If you’ll read Titus for yourself, Paul gives some very specific instructions on how to live “sensibly, righteously and godly,” and exactly what it means to “deny ungodliness and worldly desires.” These aren’t just suggestions – they are God-given boundaries that all of us must conform to, regardless of our personalities. But the over-arching principle is that everything we do – our language, our habits, our choices, our interactions with unbelievers, our relationships with our brothers and sisters in Christ, our passion for (or lack of) the good deeds that are a mark of the believer – all of it should be examined to see if it passes the test of adorning the doctrine of God our Savior.

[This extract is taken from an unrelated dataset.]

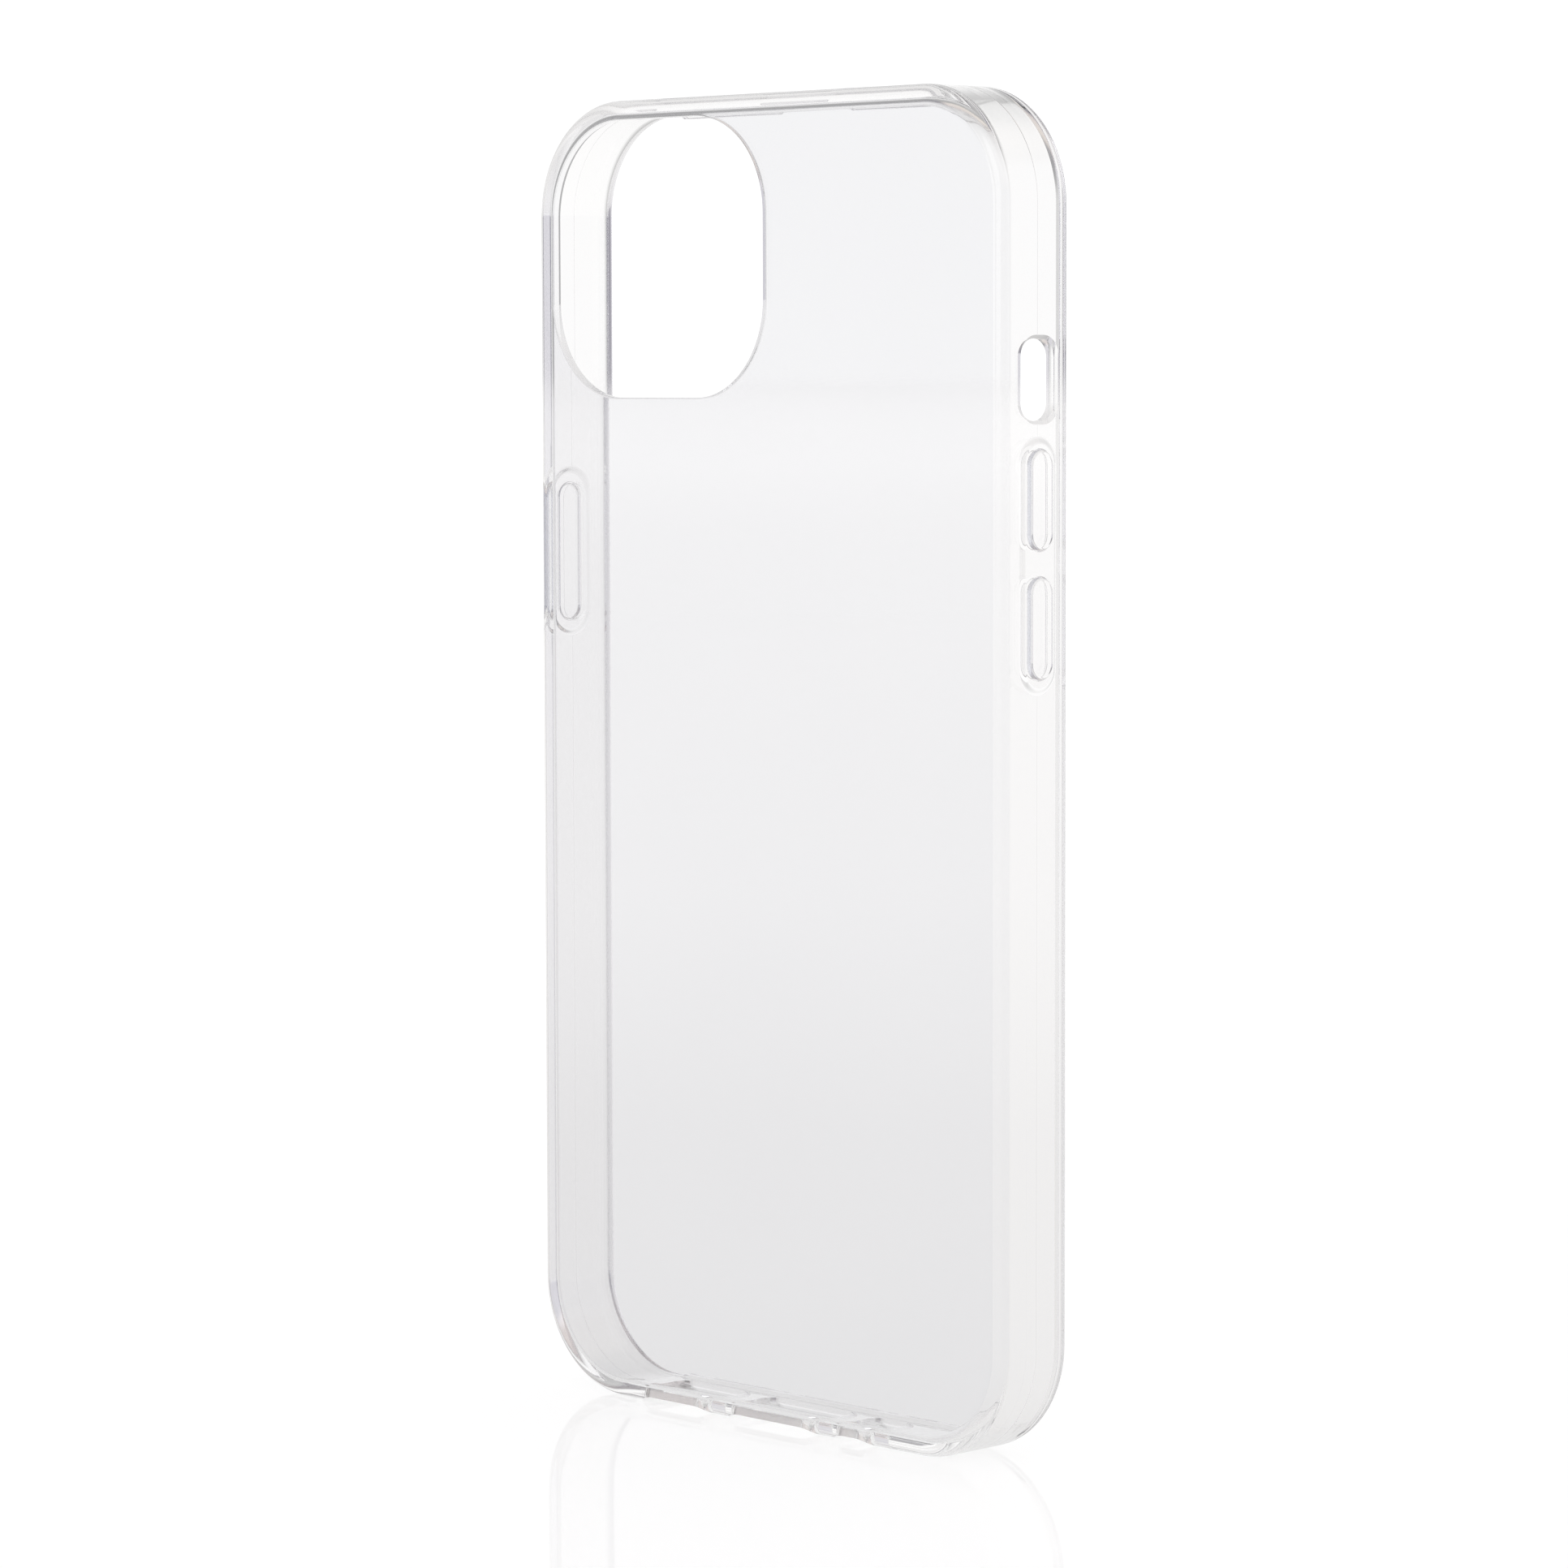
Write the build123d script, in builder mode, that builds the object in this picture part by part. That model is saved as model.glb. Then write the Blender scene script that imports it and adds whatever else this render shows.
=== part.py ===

The word “adorn” is the Greek kosmeō. It means “to put in order, to arrange, to prepare, to make ready; to ornament or adorn; to embellish with honor.” It’s actually the word from which we get our English “cosmetic.” It’s doing everything we can to highlight and honor the doctrine of God our Savior, the gospel. It’s bringing attention to or making much of it.
To “adorn the doctrine of God our Savior” is a practical endeavor; it’s not some philosophical ideology. We do this by examining our lives and asking the question, “Does this highlight Jesus? Does this bring attention to God? Does this represent well the power of the gospel in me?”
I believe if we implemented this principle into our lives on a daily basis, we might make different choices. We might eliminate some of the words that come out of our mouths. We might choose different media and guard more closely what goes into our hearts and minds. We might think twice about indulging in the pleasures and practices of the world and our social circles. We might think more about God’s boundaries, and less about the ones that make us comfortable.
How is your life adorning the doctrine of God our Savior? Ask the sweet Holy Spirit to show you areas where you might need to adjust some things. Time is short. Set in order what remains. Highlight Jesus, and Jesus alone.